Bishop says he too was abused by clergy

Bishop says he too was abused by clergy

By Rebekah Ison, February 21, 2017, News AU

The bishop of Parramatta has made an impassioned plea for the Catholic Church to become less "elitist" while revealing he was sexually abused by clergy himself.

Bishop Vincent Long Van Nguyen was applauded during his evidence at the Royal Commission into Institutional Responses to Child Sexual Abuse on Tuesday.

Survivors of sex abuse and their loved ones approached afterwards and some cried as they spoke with him.

"I was also a victim of sexual abuse by clergy when I first came to Australia, even though I was an adult," the former refugee said towards the end of his testimony in Sydney.

"That had a powerful impact on me and how I want to ... walk in the shoes of other victims and really endeavour to attain justice and dignity for them."

Bishop Long, who is the first Australian bishop of Vietnamese background, said titles, privileges and the church's institutional dynamics "breed clerical superiority and elitism".

He says he cringes when parishioners call him "your lordship" and the church needs to review mandatory celibacy - which he thinks separates the clergy from parishioners.

Archbishop of Hobart Julian Porteous and Archbishop of Canberra and Goulburn Christopher Prowse said they would not insist on someone calling them by a title but would also not demand honorifics be dropped.

"When they (faithful Catholics) come to see me, they kiss my ring," Bishop Long said.

"I'm not very comfortable with these sorts of practices because they encourage a certain infantilisation of the laity."

The royal commission's final hearing into the Catholic Church has been investigating how a culture of clericalism could have contributed to ongoing sexual abuse in the church.

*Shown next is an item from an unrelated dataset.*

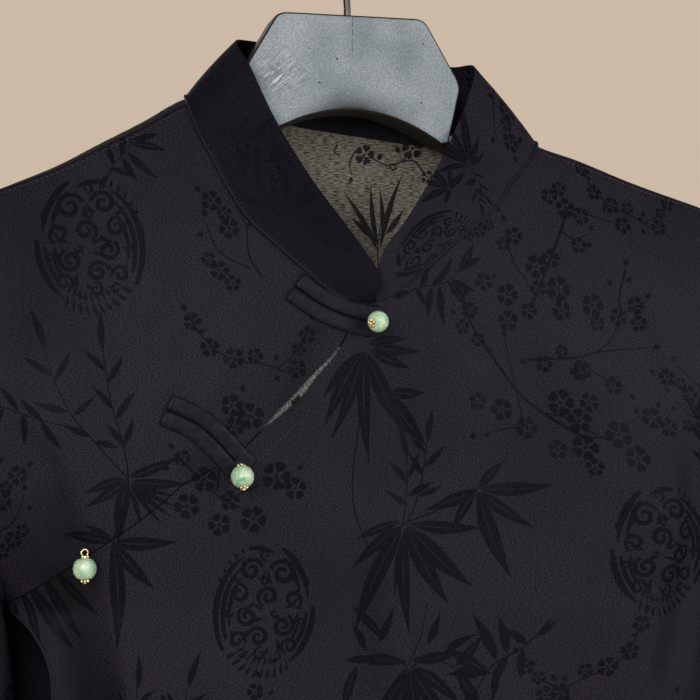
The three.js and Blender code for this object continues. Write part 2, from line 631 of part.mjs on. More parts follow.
BEADS.forEach((bead) => {
  const onCloth = sheetPoint(-1, bead.x, bead.z, "reach");
  const clear = bead.name === "underarm" ? SEAM_GAP : STRAP_LIFT + STRAP_WALL + 3 * SEAM_GAP;
  const place = new THREE.Vector3(bead.x, onCloth.y - clear - Math.max(bead.radius, bead.half), bead.z);
  const turn = new THREE.Quaternion().setFromUnitVectors(
    new THREE.Vector3(0, 1, 0),
    new THREE.Vector3(...bead.axis).normalize(),
  );
  const stone = addPiece(`bead_${bead.name}`, lathed(beadProfile(bead), 18), jade);
  const pin = addPiece(`pin_${bead.name}`, lathed(pinProfile(bead), 10), gilt);
  [stone, pin].forEach((mesh) => {
    mesh.position.copy(place);
    mesh.quaternion.copy(turn);
  });
});

// ---- hanger ---------------------------------------------------------------------------------

function toSolid(geometry) {
  const plain = geometry.clone();
  plain.deleteAttribute("normal");
  plain.deleteAttribute("uv");
  const merged = mergeVertices(plain, 1e-4);
  return new wasm.Manifold(new wasm.Mesh({
    numProp: 3,
    vertProperties: new Float32Array(merged.attributes.position.array),
    triVerts: new Uint32Array(merged.index.array),
  }));
}

function fromSolid(solid) {
  const { vertProperties, triVerts } = solid.getMesh();
  const geometry = new THREE.BufferGeometry();
  geometry.setAttribute("position", new THREE.Float32BufferAttribute(vertProperties, 3));
  geometry.setIndex([...triVerts]);
  geometry.computeVertexNormals();
  return geometry;
}

function headSolid() {
  const outline = new THREE.Shape();
  outline.moveTo(-50, -132);
  outline.lineTo(-55.5, -107);
  outline.quadraticCurveTo(-56.5, -103, -54, -98.5);
  outline.lineTo(-39.5, -74);
  outline.quadraticCurveTo(-37.5, HEAD_TOP, -32, HEAD_TOP);
  outline.lineTo(32, HEAD_TOP);
  outline.quadraticCurveTo(37.5, HEAD_TOP, 39.5, -74);
  outline.lineTo(54, -98.5);
  outline.quadraticCurveTo(56.5, -103, 55.5, -107);
  outline.lineTo(50, -132);
  const archSteps = 22;
  for (let i = 0; i < archSteps; i += 1) {
    const x = lerp(46, -46, i / (archSteps - 1));
    outline.lineTo(x, ARCH_TOP - ARCH_DROP * (Math.abs(x) / ARCH_REACH) ** ARCH_POWER);
  }
  outline.closePath();
  const depth = 2 * (HEAD_HALF_DEPTH - HEAD_BEVEL);
  const geometry = new THREE.ExtrudeGeometry(outline, {
    depth, bevelEnabled: true, bevelThickness: HEAD_BEVEL, bevelSize: HEAD_BEVEL,
    bevelOffset: -HEAD_BEVEL, bevelSegments: 3, curveSegments: 5,
  });
  geometry.translate(0, 0, -depth / 2);
  geometry.rotateX(Math.PI / 2);
  return toSolid(geometry);
}

// The bar's sections run from one end to the other: round above, flat below.
function barSolid() {
  const rows = [...HANGER_BAR.slice(1).reverse().map((row) => ({ ...row, x: -row.x })), ...HANGER_BAR];
  const around = 14;
  const grid = rows.map((row) => Array.from({ length: around }, (_, i) => {
    const angle = 2 * Math.PI * i / around;
    const middle = (row.top + row.bottom) / 2;
    const tall = (row.top - row.bottom) / 2;
    const squared = (value) => Math.sign(value) * Math.abs(value) ** BAR_SQUARENESS;
    const forward = -ARM_FORWARD * (row.x / 198) ** 2;
    return new THREE.Vector3(row.x, forward + row.half * squared(Math.sin(angle)), middle + tall * squared(Math.cos(angle)));
  }));
  const positions = grid.flat().flatMap((point) => [point.x, point.y, point.z]);
  const index = [];
  for (let r = 0; r < rows.length - 1; r += 1) {
    for (let i = 0; i < around; i += 1) {
      const [a, b] = [r * around + i, r * around + (i + 1) % around];
      index.push(a, a + around, b, b, a + around, b + around);
    }
  }
  for (let i = 1; i < around - 1; i += 1) {
    index.push(0, i, i + 1);
    const base = (rows.length - 1) * around;
    index.push(base, base + i + 1, base + i);
  }
  const geometry = new THREE.BufferGeometry();
  geometry.setAttribute("position", new THREE.Float32BufferAttribute(positions, 3));
  geometry.setIndex(index);
  return toSolid(geometry);
}

addPiece("hanger_body", fromSolid(headSolid().add(barSolid())), paint);

function hookGeometry() {
  const radius = HOOK_RADIUS + ROD_RADIUS;
  const points = [SEAM_GAP, 6, 13].map((height) => new THREE.Vector3(0, 0, HEAD_TOP + height));
  const centreZ = ROD_RADIUS - radius;
  for (let degrees = -35; degrees <= 205; degrees += 15) {
    const angle = THREE.MathUtils.degToRad(degrees);
    points.push(new THREE.Vector3(radius * Math.cos(angle), 0, centreZ + radius * Math.sin(angle)));
  }
  const section = new THREE.Shape();
  section.absarc(0, 0, ROD_RADIUS, 0, 2 * Math.PI);
  return new THREE.ExtrudeGeometry(section, {
    steps: 56, curveSegments: 5, bevelEnabled: false, extrudePath: new THREE.CatmullRomCurve3(points),
  });
}
addPiece("hanger_hook", hookGeometry(), steel);

export default group;
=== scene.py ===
import math
import bmesh
import bpy
import numpy as np
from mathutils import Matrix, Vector
from mathutils.geometry import delaunay_2d_cdt


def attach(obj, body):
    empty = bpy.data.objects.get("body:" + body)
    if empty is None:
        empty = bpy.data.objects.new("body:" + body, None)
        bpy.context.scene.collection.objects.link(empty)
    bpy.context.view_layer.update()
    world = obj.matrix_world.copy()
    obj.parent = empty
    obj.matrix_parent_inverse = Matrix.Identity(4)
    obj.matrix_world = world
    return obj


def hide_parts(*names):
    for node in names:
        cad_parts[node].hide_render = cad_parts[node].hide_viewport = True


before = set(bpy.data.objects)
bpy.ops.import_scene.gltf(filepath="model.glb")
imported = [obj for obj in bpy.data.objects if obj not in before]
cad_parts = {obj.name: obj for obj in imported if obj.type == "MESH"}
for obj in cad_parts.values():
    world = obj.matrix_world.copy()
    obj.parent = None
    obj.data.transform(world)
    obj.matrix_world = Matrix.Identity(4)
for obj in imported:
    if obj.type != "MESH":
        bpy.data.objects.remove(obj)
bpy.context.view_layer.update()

# ---- Studio --------------------------------------------------------------------------
# A long lens at chest height, a little to the wearer's right of the garment. One broad
# soft light stands high on that side, with weaker ones opposite, above and behind.

camera_turn = math.radians(-14)
camera_data = bpy.data.cameras.new("camera")
camera_data.lens = 80
camera_data.sensor_width = 36
camera = bpy.data.objects.new("camera", camera_data)
camera.location = (-0.18647, -0.75392, -0.2352)
camera.rotation_euler = (math.pi / 2, 0, camera_turn)
bpy.context.collection.objects.link(camera)
bpy.context.scene.camera = camera
bpy.context.scene.view_settings.view_transform = "Standard"

world = bpy.data.worlds.new("pale_room")
world.use_nodes = True
bpy.context.scene.world = world
room = world.node_tree.nodes["Background"]
room.inputs["Color"].default_value = (0.60, 0.57, 0.56, 1)
room.inputs["Strength"].default_value = 0.5

for name, place, aim, width, power, colour in (
    ("window_light", (-1.0, -1.7, 0.35), (0, 0, -0.35), 1.3, 42, (0.97, 0.97, 1.0)),
    ("right_fill", (1.3, -1.5, 0.0), (0.1, 0, -0.4), 1.2, 27, (0.96, 0.97, 1.0)),
    ("top_light", (-0.2, 0.3, 1.4), (0, 0, -0.2), 0.8, 1, (1.0, 0.97, 0.94)),
    ("back_light", (-1.3, 1.8, 0.3), (0, 0, -0.4), 1.2, 22, (0.97, 0.97, 1.0)),
):
    light_data = bpy.data.lights.new(name, "AREA")
    light_data.size = width
    light_data.energy = power
    light_data.color = colour
    light = bpy.data.objects.new(name, light_data)
    light.location = place
    light.rotation_euler = (Vector(aim) - Vector(place)).to_track_quat("-Z", "Y").to_euler()
    bpy.context.collection.objects.link(light)

bpy.ops.object.select_all(action="DESELECT")
bpy.ops.mesh.primitive_plane_add(size=5, location=(0, 0.4, -0.95))
studio_floor = bpy.context.active_object
studio_floor.name = "studio_floor"
floor_paint = bpy.data.materials.new("floor_paint")
floor_paint.use_nodes = True
floor_skin = floor_paint.node_tree.nodes["Principled BSDF"]
floor_skin.inputs["Base Color"].default_value = (0.62, 0.52, 0.44, 1)
floor_skin.inputs["Roughness"].default_value = 0.8
studio_floor.data.materials.append(floor_paint)

bpy.ops.object.select_all(action="DESELECT")
bpy.ops.mesh.primitive_plane_add(size=7, location=(0.8, 3.2, 0), rotation=(math.pi / 2, 0, camera_turn))
backdrop = bpy.context.active_object
backdrop.name = "backdrop"
wall_paint = bpy.data.materials.new("wall_paint")
wall_paint.use_nodes = True
wall_skin = wall_paint.node_tree.nodes["Principled BSDF"]
wall_skin.inputs["Base Color"].default_value = (0, 0, 0, 1)
wall_skin.inputs["Specular IOR Level"].default_value = 0.0
wall_skin.inputs["Emission Color"].default_value = (0.610, 0.490, 0.385, 1)
wall_skin.inputs["Emission Strength"].default_value = 1.0
backdrop.data.materials.append(wall_paint)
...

Bishop Long said clergy were only accountable to the person above them, meaning a priest was safe as long as he was supported by a bishop.

"There's no accountability that reaches outwards or downwards, and that's the critical problem," he said.

"The laity have no meaningful or direct participation in the appointment, supervision and removal of the parish priest. I think that needs to change."

Bishop Long was part of a panel of six bishops and archbishops giving testimony at the hearing on Tuesday.

The three-week hearing is expected to continue on Wednesday.